Treatise on the Freedom to Believe Your Birthday Sucks

Good times.

My birthday was yesterday and it sucked. In fact, many more of my birthdays have sucked than not sucked. I honestly think it is just timing or an unpleasant recurring cosmic joke. If you’re feeling sad about that, please don’t be. The day after is always so much better. That’s not to say I haven’t had wonderful birthdays, because I have. The original one was probably the best one even though I can’t remember it. There’s not a gift much cooler than life.

The thing that’s hard about declaring for the world that your birthday sucks is everyone wants you to have an amazing birthday. Hell, I wish people “amazing” birthdays too. I give people the freedom to enjoy my birthday if they want. They can have at it. I am the first person in line to get pumped about other people’s birthdays. It feels so nice to celebrate the day that someone joined humanity on this rock we call home.

It really is that day when family, friends, and strangers alike want you to feel special. Or at least they recognize of all the days of the year, the day you were born is as fine a day as any to let you go to the front of the line, or buy your coffee, or give you a free lip gloss. The local plastic surgery center even emailed me a $50 gift card. It is my birthday after all.

Some people dislike their birthday because they don’t like to call attention to getting older. That’s not what gets my panties in a bunch at all. I actually like noticing the passage of time. I work hard to be mindful in the moment and savor every ticking tock. I accept my age with only a raised eyebrow about wrinkles now and again. This one by my lip was particularly enthusiastic in the mirror this morning, but bring it.
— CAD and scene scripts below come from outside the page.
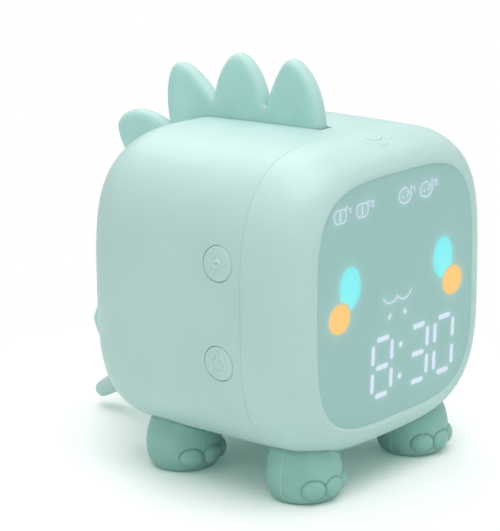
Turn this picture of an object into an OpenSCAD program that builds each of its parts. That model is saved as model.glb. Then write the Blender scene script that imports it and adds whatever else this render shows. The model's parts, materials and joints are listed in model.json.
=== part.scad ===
// Bedside alarm clock for a child, with a soft lit crest of spines.
// Origin: middle of the whole object's box, on the surface the boots stand on.
// -Y is the face, +X its right-hand side seen from behind, +Z is up.

/* [Case] */
// Width of the case
body_w = 102; // [98:1:106]
// Height of the case
body_h = 97; // [94:1:102]
// Depth of the case
body_d = 87; // [84:1:92]
// Corner radius of the case seen from the front
corner_r = 32; // [29:1:34]
// Radius of the front and back edges
edge_r = 15; // [12:1:17]
// Wall thickness of both shells
wall = 2.5; // [2:0.1:3]
// Depth of the front shell, from the face to the seam
front_depth = 21; // [20:0.5:23]
// Length of the lip that enters the rear shell
lip_len = 3; // [2:0.5:4]
// Thickness of the lip
lip_wall = 1.2; // [1:0.1:1.5]
// Clearance between pieces that fit into each other
fit_gap = 0.15; // [0.1:0.05:0.25]

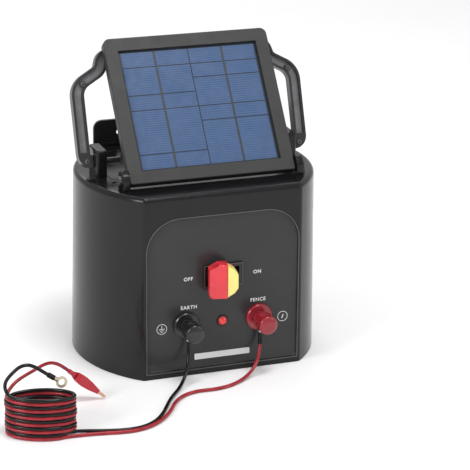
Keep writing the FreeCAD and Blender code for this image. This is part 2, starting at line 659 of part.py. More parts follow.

Every wrinkle has a place in my story.

And every experience has a place in my story, including the many sucky ones that coincidentally happened around my birthday. Honoring my authentic emotions around that is the gift I give myself every year. The most recent edition is being a thousand miles away from my people and a party I was going to enjoy, like top-10 moments-in-life enjoy, but plans change.

Some priorities are non-negotiable. Some life shifts require the deepest compassion. Supporting those we love without hesitation is itself a powerful declaration of love. The only place I would be was exactly where I chose: not at that party. I leave room for all the emotions that accompany every choice.

Add that experience as a candle on my cake that stokes the roaring fire enough to burn my birthday to the ground. I can still love my life and appreciate the outpouring of sweetness and wishes from all of the awesome ones who surround me. In fact, those messages, calls, and texts age for me as a fine wine the farther beyond my birthday I get. And trust me, I’ll drink every drop starting today.

Love, gratitude, and a thoughtful bow to those who have reached out to celebrate. I’m down for that as long as it isn’t on my birthday. I declare the freedom to call to order a party outside of the sphere of influence of that sucky day. Your acceptance of my rejection of having to celebrate on my birthday is the most thoughtful gift and just what I wanted. Now let’s party some other time soon.